Wednesday, July 26, 2017

Ever Since I Got Pregnant, He's been Acting Strange!

Aunty Amara well-done for your good work, please I need your advice.
A man came to marry me and along the line I got pregnant, and he went further to pay my bride price. He was given list to perform the traditional marriage but instead he kept mute complaining that the list is too much, that he is not ready for it, that he will do it anytime he like either in three or five years time.
Because of this issue, my parents refused me to go and stay with him, and I also told him I can't stay with him without performing the traditional marriage.
Because of this decision, he started to act anyhow, he does not give me money for my upkeep, even to the extend of refusing to give me money for baby items.
Honestly am confused.
How am I going wrong in this issue?


Was this marriage plans induced by pregnancy or by deep conviction that he genuinely wanted to marry you? If he sincerely loved you and wanted to marry you, I feel that his approach will be a little different from what he's doing at the moment. 
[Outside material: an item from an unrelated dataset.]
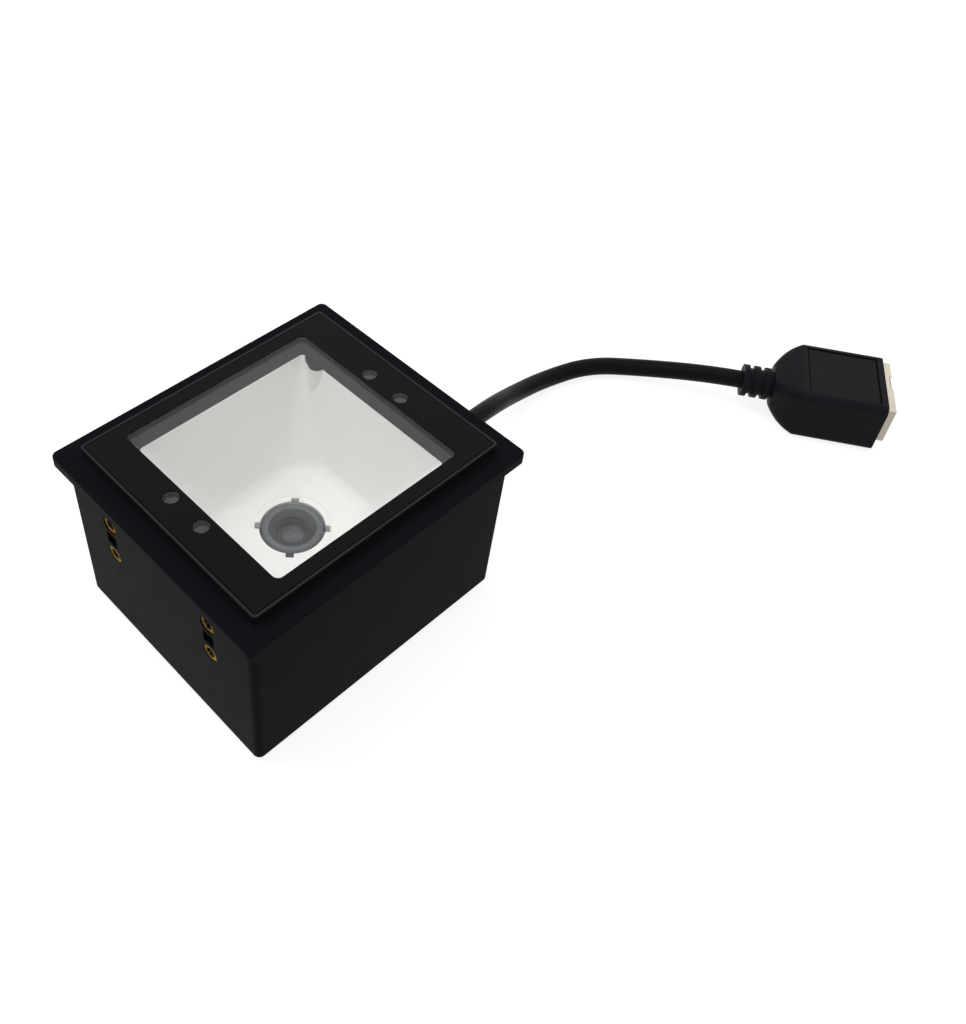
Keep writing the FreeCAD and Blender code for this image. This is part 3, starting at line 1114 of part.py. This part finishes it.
rounded(narrow, "dims.shoulder_wide * 0.8", "dims.shoulder_tall * 0.85",
        "(dims.socket_corner * 1.4)", "0", SOCKET_MIDDLE)
loft(shell, "shoulder", [wide_end, mid, narrow], ruled=False)
relief = sketch(shell, "relief_outline", "YZ_Plane", f"-{RELIEF_END}")
circle(relief, "dims.relief_r", "0", SOCKET_MIDDLE)
pad(shell, "relief", relief, "dims.relief_long + 1.0")
for k in range(3):
    rib = sketch(shell, f"rib_{k}_outline", "YZ_Plane", f"-{RELIEF_END} + {k} * dims.rib_pitch")
    circle(rib, "dims.rib_r", "0", SOCKET_MIDDLE)
    pad(shell, f"rib_{k}", rib, "dims.rib_thick")
drawing = sketch(shell, "label_outline", level="dims.socket_tall", x="-dims.socket_long / 2 - 0.4")
centred(drawing, "dims.label_long", "dims.label_wide")
pocket(shell, "label_recess", drawing, "dims.label_deep")
drawing = sketch(shell, "grips_outline", level="0")
for k in range(5):
    centred(drawing, "dims.grip_wide", "dims.socket_wide * 0.72",
            f"-dims.socket_long / 2 + {k - 2} * dims.grip_pitch", "0")
pad(shell, "grips", drawing, "dims.grip_deep + 0.5")
drawing = sketch(shell, "shield_bore_outline", "YZ_Plane", "0")
SHIELD_MIDDLE = "(dims.socket_tall - dims.shield_cover - dims.shield_tall / 2)"
centred(drawing, "dims.shield_wide", "dims.shield_tall", "0", SHIELD_MIDDLE)
pocket(shell, "shield_bore", drawing, "dims.shield_deep")
place_by_socket(shell)

# Shield, plug cavity and contacts, about the middle of the shield
SHIELD_INSIDE = "(dims.shield_wide - 2 * dims.shield_wall)"
SHIELD_INSIDE_TALL = "(dims.shield_tall - 2 * dims.shield_wall)"
shield = body("socket_shield")
drawing = sketch(shield, "outline", "YZ_Plane", "-dims.shield_deep")
centred(drawing, "dims.shield_wide", "dims.shield_tall", "0", SHIELD_MIDDLE)
centred(drawing, SHIELD_INSIDE, SHIELD_INSIDE_TALL, "0", SHIELD_MIDDLE)
pad(shield, "sheet", drawing, "dims.shield_deep + dims.shield_out")
drawing = sketch(shield, "notch_outline", level="dims.socket_tall")
centred(drawing, "2 * dims.shield_notch_deep", "dims.shield_notch_wide", "dims.shield_out",
        "dims.shield_notch_y")
pocket(shield, "notch", drawing, "dims.shield_cover + 2 * dims.shield_wall")
place_by_socket(shield)
JACK_LOW = f"({SHIELD_MIDDLE} - {SHIELD_INSIDE_TALL} / 2)"
CAVITY_LOW = f"({JACK_LOW} + dims.jack_sill)"
JACK_FRONT = "(dims.shield_out - dims.jack_sink)"
jack = body("jack_insert")
drawing = sketch(jack, "outline", "YZ_Plane", "-dims.shield_deep")
centred(drawing, SHIELD_INSIDE, SHIELD_INSIDE_TALL, "0", SHIELD_MIDDLE)
pad(jack, "block", drawing, f"dims.shield_deep + {JACK_FRONT}")
drawing = sketch(jack, "cavity_outline", "YZ_Plane", JACK_FRONT)
half = "dims.jack_wide / 2"
polygon(drawing, [(f"-{half}", CAVITY_LOW),
                  ("-dims.latch_wide / 2", CAVITY_LOW),
                  ("-dims.latch_wide / 2", f"{CAVITY_LOW} - dims.latch_deep"),
                  ("dims.latch_wide / 2", f"{CAVITY_LOW} - dims.latch_deep"),
                  ("dims.latch_wide / 2", CAVITY_LOW), (half, CAVITY_LOW),
                  (half, f"{CAVITY_LOW} + dims.jack_tall"),
                  (f"-{half}", f"{CAVITY_LOW} + dims.jack_tall")])
pocket(jack, "cavity", drawing, "dims.jack_deep")
place_by_socket(jack)
contacts = body("jack_contacts", several=True)
CAVITY_TOP = f"({CAVITY_LOW} + dims.jack_tall)"
CAVITY_BACK = f"({JACK_FRONT} - dims.jack_deep)"
for k in range(8):
    y = f"{k - 3.5} * dims.contact_pitch"
    drawing = sketch(contacts, f"contact_{k}_outline", "XZ_Plane",
                     f"-({y}) - dims.contact_size / 2")
    polygon(drawing, [(CAVITY_BACK, f"{CAVITY_TOP} - dims.contact_size * 5.5"),
                      (f"{JACK_FRONT} - 2.6", f"{CAVITY_TOP} - dims.contact_size"),
                      (f"{JACK_FRONT} - 2.0", f"{CAVITY_TOP} - dims.contact_size"),
                      (f"{JACK_FRONT} - 2.0", CAVITY_TOP),
                      (f"{JACK_FRONT} - 2.7", CAVITY_TOP),
                      (CAVITY_BACK, f"{CAVITY_TOP} - dims.contact_size * 4.4")])
    pad(contacts, f"contact_{k}", drawing, "dims.contact_size")
place_by_socket(contacts)


settle()
os.makedirs("parts", exist_ok=True)
for name, owner in bodies.items():
    shape = owner.Shape
    if shape.isNull() or not shape.isValid():
        raise RuntimeError(f"{name} is not a valid shape")
    shape.exportStep(f"parts/{name}.step")
    print(name, len(shape.Solids), round(shape.Volume, 1))
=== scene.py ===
import math

import bmesh
import bpy
import numpy as np
from mathutils import Matrix, Vector


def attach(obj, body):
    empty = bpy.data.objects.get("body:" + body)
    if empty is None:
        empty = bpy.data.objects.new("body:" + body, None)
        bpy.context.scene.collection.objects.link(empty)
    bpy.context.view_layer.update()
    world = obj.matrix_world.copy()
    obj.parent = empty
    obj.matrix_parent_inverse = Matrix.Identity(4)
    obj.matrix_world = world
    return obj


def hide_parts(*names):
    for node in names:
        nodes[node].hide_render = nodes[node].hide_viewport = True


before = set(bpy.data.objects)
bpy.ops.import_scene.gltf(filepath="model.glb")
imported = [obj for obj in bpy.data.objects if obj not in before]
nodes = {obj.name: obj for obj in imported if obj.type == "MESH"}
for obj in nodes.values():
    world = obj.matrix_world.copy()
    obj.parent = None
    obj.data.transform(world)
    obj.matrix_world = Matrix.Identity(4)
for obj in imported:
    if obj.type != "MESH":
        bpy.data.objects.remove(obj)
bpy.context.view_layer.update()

mm = 0.001


# Camera, fitted to the edges of the housing in the photograph. Right and down are the
# picture's own directions, and forward is the line of sight.
camera = {
    "place": (-0.10822, -0.13020, 0.23244),
    "right": (0.72388, -0.68857, 0.04319),
    "down": (-0.46321, -0.53145, -0.70922),
    "forward": (0.51131, 0.49339, -0.70366),
    "sensor": 36,
    "lens": 40.336,
    "shift": (0.1006, -0.1094),
    "clip": (0.005, 20),
}


def placeCamera(spec):
    data = bpy.data.cameras.new("photoCamera")
    data.sensor_width = spec["sensor"]
    data.lens = spec["lens"]
    data.shift_x, data.shift_y = spec["shift"]
    data.clip_start, data.clip_end = spec["clip"]
    item = bpy.data.objects.new("photoCamera", data)
    bpy.context.scene.collection.objects.link(item)
    axes = Matrix((spec["right"], [-d for d in spec["down"]], [-f for f in spec["forward"]]))
    item.matrix_world = Matrix.Translation(spec["place"]) @ axes.transposed().to_4x4()
    bpy.context.scene.camera = item


placeCamera(camera)
print("camera placed")


# Colours and nodes

# sRGB hex to linear: value / 12.92 up to 0.04045, else ((value + 0.055) / 1.055) to the 2.4
def hexColour(text):
    parts = [int(text[k:k + 2], 16) / 255 for k in (0, 2, 4)]
    return tuple(p / 12.92 if p <= 0.04045 else ((p + 0.055) / 1.055) ** 2.4 for p in parts) + (1.0,)


# Adds one node. Settings are its attributes or sockets, links are its sockets fed by others.
def addNode(tree, kind, settings=None, links=None):
    node = tree.nodes.new(kind)
    for key, value in (settings or {}).items():
        if isinstance(key, int) or key in node.inputs:
            node.inputs[key].default_value = value
        else:
            setattr(node, key, value)
    for key, source in (links or {}).items():
        tree.links.new(source, node.inputs[key])
    return node


def newMaterial(name):
    material = bpy.data.materials.new(name)
    material.use_nodes = True
    tree = material.node_tree
    tree.nodes.clear()
    output = addNode(tree, "ShaderNodeOutputMaterial")
    place = addNode(tree, "ShaderNodeTexCoord")
    return material, tree, output, place.outputs["Object"]


paintedGapShade = (0.001, 0.001, 0.001, 1)  # painted shade, near black, where a seam's shade falls
roughSpan = 0.05  # how far the roughness wanders to either side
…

Looking at your mail, he has already paid your bride prize which traditionally is the most significant aspect of your marriage to him. 
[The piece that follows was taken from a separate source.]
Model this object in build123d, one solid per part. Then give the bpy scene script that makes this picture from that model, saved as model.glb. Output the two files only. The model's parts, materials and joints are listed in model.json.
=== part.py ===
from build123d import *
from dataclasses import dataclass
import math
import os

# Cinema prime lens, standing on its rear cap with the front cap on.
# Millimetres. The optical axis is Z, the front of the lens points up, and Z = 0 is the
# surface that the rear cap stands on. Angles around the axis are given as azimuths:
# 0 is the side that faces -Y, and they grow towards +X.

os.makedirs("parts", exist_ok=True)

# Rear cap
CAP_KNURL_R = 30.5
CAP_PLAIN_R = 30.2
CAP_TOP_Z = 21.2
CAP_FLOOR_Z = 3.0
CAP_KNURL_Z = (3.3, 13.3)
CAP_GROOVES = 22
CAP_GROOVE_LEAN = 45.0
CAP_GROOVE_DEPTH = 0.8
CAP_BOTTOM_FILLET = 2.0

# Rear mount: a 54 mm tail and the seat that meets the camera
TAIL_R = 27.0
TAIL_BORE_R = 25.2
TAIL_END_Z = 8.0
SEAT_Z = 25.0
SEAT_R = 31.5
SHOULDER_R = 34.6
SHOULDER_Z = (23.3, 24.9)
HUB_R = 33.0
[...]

In all sincerity, after the bride prize has been paid, you are meant to join him with/without fulfilling the traditional terms and conditions. 
However, here is what I suggest, encourage him to visit your family, and have a heart to heart discussion with your parents. I'm hopeful that they will allow you to join him. 
Where that is not feasible, then I will suggest that you remain with your parents and focus on your pregnancy and health, not marriage. 
It's safer and more convenient for you to remain with your family, to avoid the unnecessary friction that comes with marriage induced by pregnancy. 
When you put to bed, you may then decide if he's really who you want to spend the rest of your life with. Do not be in a hurry to marry a man simply because you were pregnant for him, take some time to examine your relationship aside the pregnancy, and remember that your happiness matters much more than having children for a man.